Bartley, 64, competed in the 1964 Olympic trials. He has coached diving for 41 years, the past 18 at Bates. Never has he had a diver experience what he called a "serious head strike." Until Friday. At first, both Bartley and Lamdin thought only her hands had hit the board.

"I was immediately angry," Lamdin said.

"I couldn't believe I hit the board. It was my hands that hurt the most, my forearms and hands, because the board is painted with sand and it just rips you apart. My head didn't hurt at all."

Not until she prepared to climb out of the pool did she notice the blood dripping off her head. A University of Minnesota trainer examined her for a possible concussion or neck injury and sent her to a hospital two blocks away. The competition was scheduled to begin in an hour and 20 minutes.

"I thought they'd make me scratch," Lamdin said. "You work four years. It was my last meet. I was (peeved)."

ONE FAST VISIT

In a busy emergency room, Bartley explained the situation to a nurse, who quickly found a doctor, who examined Lamdin's neck and scalp, which turned out to have two lacerations. Anesthesia would have remained in her system through the diving, so she declined any painkillers while the doctor stapled her up.

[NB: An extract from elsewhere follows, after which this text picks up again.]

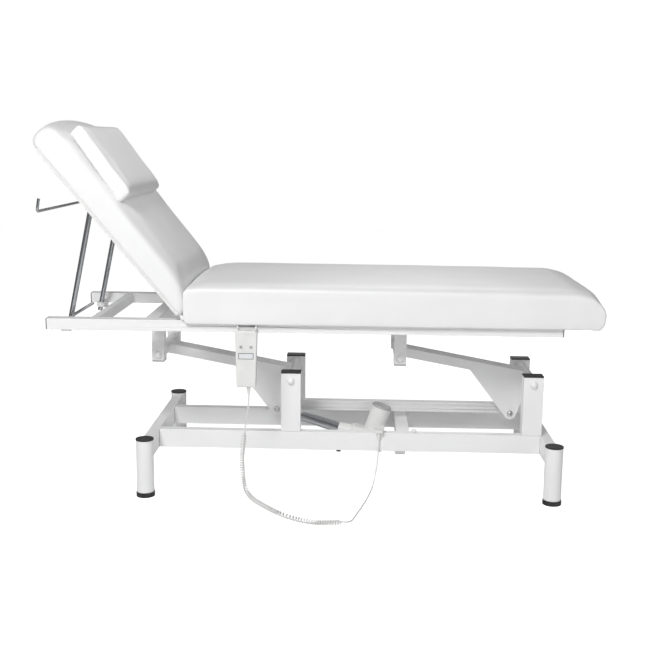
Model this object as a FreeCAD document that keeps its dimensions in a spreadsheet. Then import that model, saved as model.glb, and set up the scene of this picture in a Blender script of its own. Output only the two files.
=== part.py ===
"""Electric facial treatment bed: a base frame on four feet, a parallelogram lift driven by one
linear actuator, a flat upper frame with a padded seat, a hinged padded backrest with a pillow,
two sliding support struts, a roll holder and a wired handset.

Millimetres, +Z up, +X towards the foot end, +Y away from the handset side.
The origin is on the floor under the middle of the bed.
"""
import FreeCAD, Part
import math
import os
import re
import Sketcher
from FreeCAD import Placement, Rotation, Vector

DIMS = {
    # base frame
    "foot_x_head": -504, "foot_x_foot": 657, "foot_y": 283, "foot_radius": 25,
    "foot_top": 166, "pad_height": 14, "pad_radius": 26.5, "cap_thick": 4,
    "base_bottom": 103, "base_height": 55, "base_width": 30, "base_outer": 145, "wall": 2,
    # posts and lift linkage
    "post_x_head": -96, "pitch": 712, "post_x_size": 58, "post_y_size": 40, "post_top": 334,
    "pivot_z": 312, "shaft_radius": 10, "hub_radius": 17, "hub_half": 104, "fit": 0.05,
    "arm_length": 398.6, "arm_angle": 10.4, "beam_half": 34, "beam_height": 28,
    "plate_thick": 6, "far_plate_y": 12, "bolt_x": -28, "bolt_z": -122, "bolt_radius": 6,
    "boss_radius": 19, "loose": 0.3, "dome_radius": 11,
    "link_y": 20, "link_depth": 30, "link_height": 30, "link_over": 25,
    # actuator
    "drive_y": -13, "rear_x": 236, "rear_z": 72, "rod_radius": 10, "tube_radius": 16,
    "eye_radius": 21, "eye_width": 20, "eye_play": 7, "motor_radius": 30,
    # upper frame
    "frame_x_head": -779, "frame_x_foot": 669, "frame_bottom": 478, "frame_height": 32,
    "frame_outer": 268, "frame_width": 40, "hanger_x_size": 36, "hanger_bottom": 366,
    # padding
    "pad_half": 295, "board_half": 283, "board_thick": 15, "seat_head": -382, "seat_foot": 793,
    "seat_top": 605, "hinge_x": -392, "hinge_z": 518, "pin_radius": 3, "back_angle": 49.9, "back_length": 630, "pillow_width": 443, "pillow_y": -56,
    # struts
    "guide_x": -736, "guide_z": 480, "strut_y": 184, "strut_radius": 7.5, "strut_angle": 78.0, "strut_length": 352,
    # handset and cord
    "handset_x": -212, "handset_y": -284, "handset_bottom": 327, "handset_height": 160,
    "key_height": 115, "key_radius": 4, "hook_radius": 2.5, "hook_z": 500,
    "wire": 4.5, "coil": 15,
}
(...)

Lamdin changed into her competition suit, accepted the Bates swim cap from Casares, who had brought it from the hotel, and returned to the pool. "Fastest hospital visit I've ever had," she said. "I got out of there in under an hour."

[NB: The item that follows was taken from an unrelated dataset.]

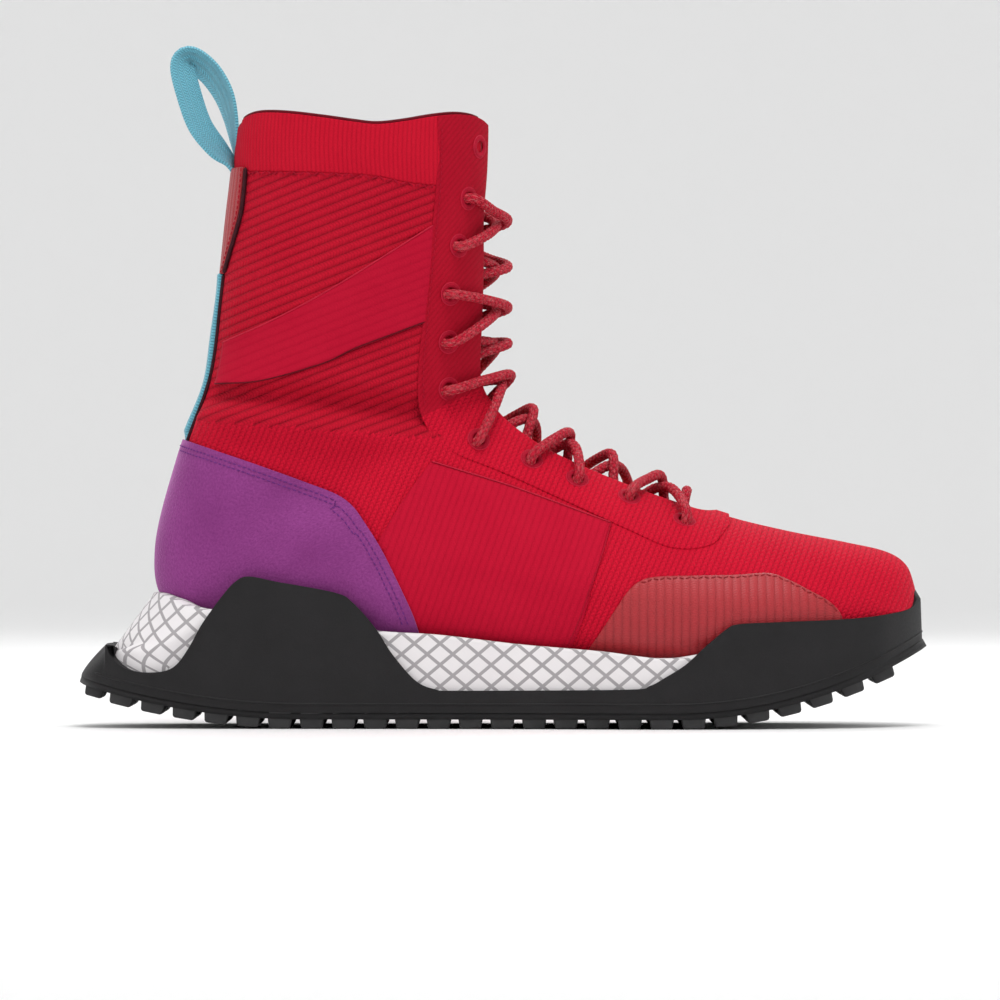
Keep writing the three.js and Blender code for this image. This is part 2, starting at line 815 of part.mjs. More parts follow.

"Everyone was like, 'Why are you here?'" Lamdin said. "I told them there's no way I'm not competing. It's my senior year. It's my last meet. I've worked too hard to just give up." From there it was a matter of keeping her blood-soaked hair from dripping into the pool. Twice an official warned Bartley that Lamdin could be disqualified. Each time she ducked into the shower room to rinse her hair below the wounds.

Then there was the fifth dive to get through, the reverse one-and-a-half. Lamdin had plenty of time to think. "There's no chance I'm hitting the board again," she said. "I knew what I did wrong. I've done the dive so many times, I knew how to fix it."

She focused on jumping out, away from the board, punching her hands past her face, and landed cleanly. She didn't exactly nail any of her dives, but then, she had 15 staples and a right hand swollen to the size of a balloon.

"I kept checking with her," Bartley said. She kept saying, 'I'm doing fine, coach.'"

BACK, WITH MEMORIES

Now that Lamdin is back on campus, her concern is with typing up several papers and writing her thesis on Viking migration. She's an anthropology major due to graduate this spring. The staples will be removed soon. Not so the memory of her final college competition.

"So many times, adversity leads to great moments," Casares said. "I wouldn't wish it upon anyone, but she sure made the best of it."